Dazia Lawrence and Obi committed to Kentucky with the understanding that they would no longer be the top options they were at their previous stops, and each helped push the program back to the national spotlight.
Boone grew tremendously in one season at UK, working her way into the starting lineup and providing a necessary spark out the gate for her teammates, typically from beyond the arc.
Strack, who already holds multiple program records, has the potential to graduate as one of the best to ever wear the uniform when she enters the WNBA Draft next year.
Moving forward, Brooks will look for players like Hassett — a former junior college star turned SEC starter — and Key, the 2021 McDonald’s All-American who was a bench player at North Carolina before serving an indelible role in Kentucky’s turnaround.
Brooks got two program-transforming starting seasons from the duo, which he said caused him “as much emotion at the end of a season that my four-year seniors that I’ve ever coached had caused.”

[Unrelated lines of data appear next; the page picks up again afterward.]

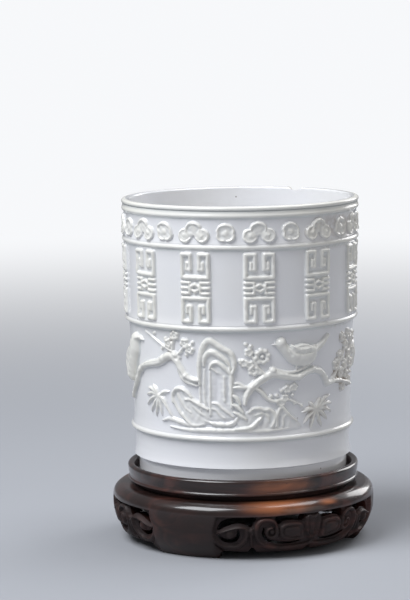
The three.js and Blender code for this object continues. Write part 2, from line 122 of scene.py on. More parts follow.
class Shader:
    """The node tree of a material or a world, built from expressions."""

    def __init__(self, owner: bpy.types.ID) -> None:
        """Starts with an empty tree.

        Args:
            owner: The material or world that the tree belongs to.
        """
        self.owner = owner
        self.owner.use_nodes = True
        self.tree = self.owner.node_tree
        self.tree.nodes.clear()

    def node(
        self,
        kind: str,
        settings: dict[str, object] | None = None,
        inputs: dict[str | int, object] | None = None,
        output: str | int = 0,
    ) -> Signal:
        """Adds a node of any type.

        Args:
            kind: The node's type name.
            settings: Attributes to set before the inputs.
            inputs: Values or signals by socket name or number.
            output: The socket to return.

        Returns:
            The chosen output.
        """
        node = self.tree.nodes.new(kind)
        for name, value in (settings or {}).items():
            setattr(node, name, value)
        for name, value in (inputs or {}).items():
            if isinstance(value, Signal):
                self.tree.links.new(value.socket, node.inputs[name])
            else:
                node.inputs[name].default_value = value
        return Signal(self, node.outputs[output])

    def position(self) -> Signal:
        """Object coordinates, in metres."""
        return self.node("ShaderNodeTexCoord", output="Object")

    def attribute(self, name: str) -> Signal:
        """A value stored on the mesh's points."""
        return self.node("ShaderNodeAttribute", {"attribute_name": name}, output="Fac")

    def stretched(self, vector: Signal, scale: Sequence[float]) -> Signal:
        """Coordinates stretched along each axis."""
        return self.node("ShaderNodeMapping", inputs={"Vector": vector, "Scale": scale})

    def distance(self, vector: Signal, spot: Sequence[float]) -> Signal:
        """How far coordinates are from a spot."""
        settings = {"operation": "DISTANCE"}
        return self.node("ShaderNodeVectorMath", settings, {0: vector, 1: spot}, output="Value")

    def noise(
        self, vector: Signal, scale: float, detail: float = 2.0, warp: float = 0.0,
    ) -> Signal:
        """Noise from 0 to 1.

        Args:
            vector: Coordinates.
            scale: Waves per metre of coordinate.
            detail: Octaves.
            warp: How strongly the pattern is stirred.

        Returns:
            The noise value.
        """
        inputs = {"Vector": vector, "Scale": scale, "Detail": detail, "Distortion": warp}
        return self.node("ShaderNodeTexNoise", inputs=inputs)

    def mix(self, factor: Signal | float, first: object, second: object) -> Signal:
        """Mixes two colours by a factor."""
        inputs = {0: factor, 6: self._rgba(first), 7: self._rgba(second)}
        return self.node("ShaderNodeMix", {"data_type": "RGBA"}, inputs, output=2)

    @staticmethod
    def _rgba(colour: object) -> object:
        """A colour with its alpha, or the signal as it is."""
        return colour if isinstance(colour, Signal) else (*colour, 1.0)

    def bump(self, height: Signal, distance: float, strength: float = 1.0) -> Signal:
        """A normal bent by a height pattern of this depth in metres."""
        inputs = {"Height": height, "Distance": distance, "Strength": strength}
        return self.node("ShaderNodeBump", inputs=inputs, output="Normal")

    def finish(self, surface: dict[str, object]) -> bpy.types.Material:
        """Ends the tree in a Principled shader.

        Args:
            surface: Values or signals for the shader's sockets.

        Returns:
            The material.
        """
        shader = self.node("ShaderNodeBsdfPrincipled", inputs=surface, output="BSDF")
        self.end(shader)
        return self.owner

    def end(self, shader: Signal, kind: str = "ShaderNodeOutputMaterial") -> None:
        """Links a shader to an output node of this type."""
        self.tree.links.new(shader.socket, self.tree.nodes.new(kind).inputs["Surface"])


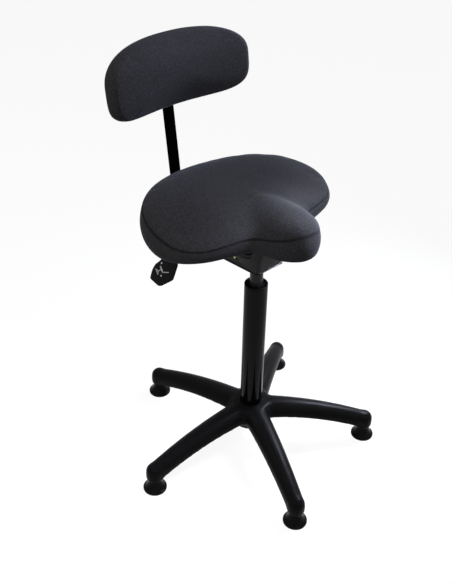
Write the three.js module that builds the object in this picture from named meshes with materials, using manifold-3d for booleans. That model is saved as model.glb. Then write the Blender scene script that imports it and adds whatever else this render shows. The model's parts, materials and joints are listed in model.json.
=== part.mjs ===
// A perch stool: five-legged base on glides, gas-lift column, saddle seat, height lever and a small backrest
// on a flat steel bar. Millimetres, +Z up, the sitter faces -Y and the lever is on the sitter's right, at -X.
// Everything is drawn about the column's axis, and the last lines move the whole to the middle of its box.
import * as THREE from "three";
import { mergeVertices } from "three/addons/utils/BufferGeometryUtils.js";
import Module from "manifold-3d";

const wasm = await Module();
wasm.setup();

// Clearances and counts
const gap = 0.3;
const overrun = 4;
const weld = 0.0005;
const roundSides = 32;
const footSides = 20;
const smallSides = 16;
const screwSides = 12;
const degree = Math.PI / 180;

// Base
const base = {
  legCount: 5,
  firstAngle: 32 * degree,
  footCircle: 270.7,
  legRootHalfWidth: 30,
  legTaper: 14,
  legRootTop: 118,
  legTopFall: 48,
  legRootUnderside: 79,
  legUndersideRise: 22,
  legUndersideFall: 69,
  legStart: 24,
  edgeRound: 3,
  wall: 4.5,
  pocketStart: 62,
  pocketEnd: 240,
  pocketCount: 3,
  rib: 5,
};
const hub = {
  radius: 49,
  skirtRadius: 46,
  bottom: 60,
  top: 117,
  shoulder: 10,
};
const boss = { radius: 18.5, bottom: 29, top: 72, dome: 19 };
const glide = {
  radius: 26.1,
  height: 28.7,
  rim: 5,
  edge: 1.6,
  neckRadius: 13,
  socketFloor: 8,
};
const stem = { radius: 5.5, top: 58, tip: 2 };

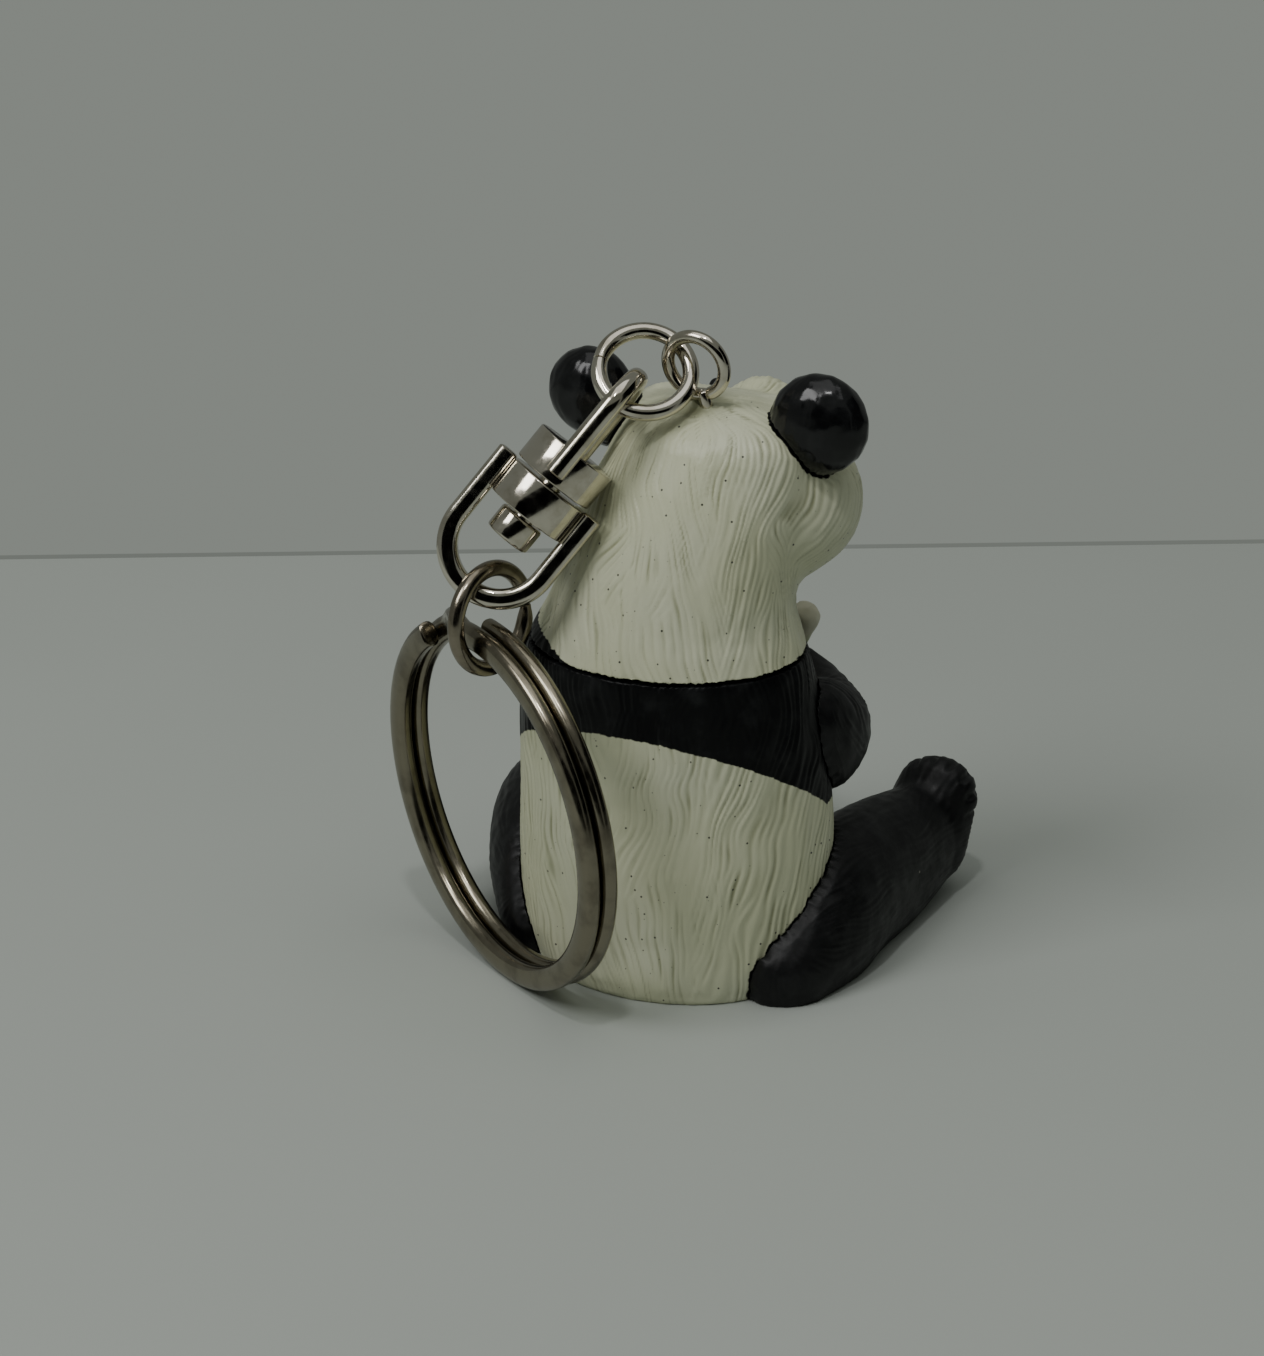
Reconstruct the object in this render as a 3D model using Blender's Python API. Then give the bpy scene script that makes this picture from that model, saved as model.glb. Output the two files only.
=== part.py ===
"""Panda figure key ring: a seated moulded panda, with a screw eye in its crown that holds a chain of two jump
rings, a swivel and a split ring.

Frame: +Z up, and the origin at the middle of the seat's flat underside. The panda faces -Y, so its right side
is at -X.
Sizes are in millimetres in the tables of masses and in metres elsewhere, as a number times MM.
Run it with: blender --background --python part.py
"""

import math

import bmesh
import bpy
from mathutils import Matrix, Vector

MM = 0.001

# Moulded figure.
PART_GAP = 0.3 * MM  # between two moulded pieces
VOXEL = 0.55 * MM  # cell of the remesh that melts a piece's masses together
NECK_Z = 24.47 * MM  # the head's cape meets the torso on this plane
PEG_R = 1.66 * MM
PEG_LENGTH = 2.7 * MM
PEG_ROOT = 1.4 * MM  # how far the peg reaches back into its own piece
PEG_FIT = 0.1 * MM  # radial clearance of a peg in its socket
PEG_END_GAP = 0.4 * MM

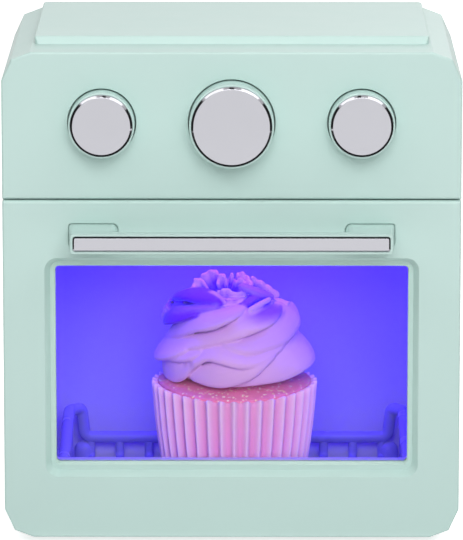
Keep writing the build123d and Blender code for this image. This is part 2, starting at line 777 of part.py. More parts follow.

“Because those two in particular…they took a chance on me, on us, the vision,” Brooks said. “Came here blindly excited for what we could accomplish. Even through adversity from the very first week we were here, they’ve just adjusted and adapted in a way that has really made me extremely proud to have been their coach.
As was the case with Morgan’s succession of Amoore, Brooks and his staff won’t look to replace the likes of Hassett, Key and whoever else doesn’t return for the 2026-27 campaign; Brooks won’t ask next year’s team to fill the shoes of the players who lifted Kentucky to its first Sweet 16 berth in a decade, instead, he’ll ask them to “bring their own.”
Brooks grades the first two years of his Kentucky tenure with high marks, though admits he wants to continue to improve upon what’s already been achieved.
“I love my time that we’ve spent here,” Brooks said. “I would call it a tremendous success, but we won’t rest on our laurels. We’ll probably be talking about some stuff for next year when we’re on the plane going back, but that’s how hard-working a group that we have. I think the future is bright for us.”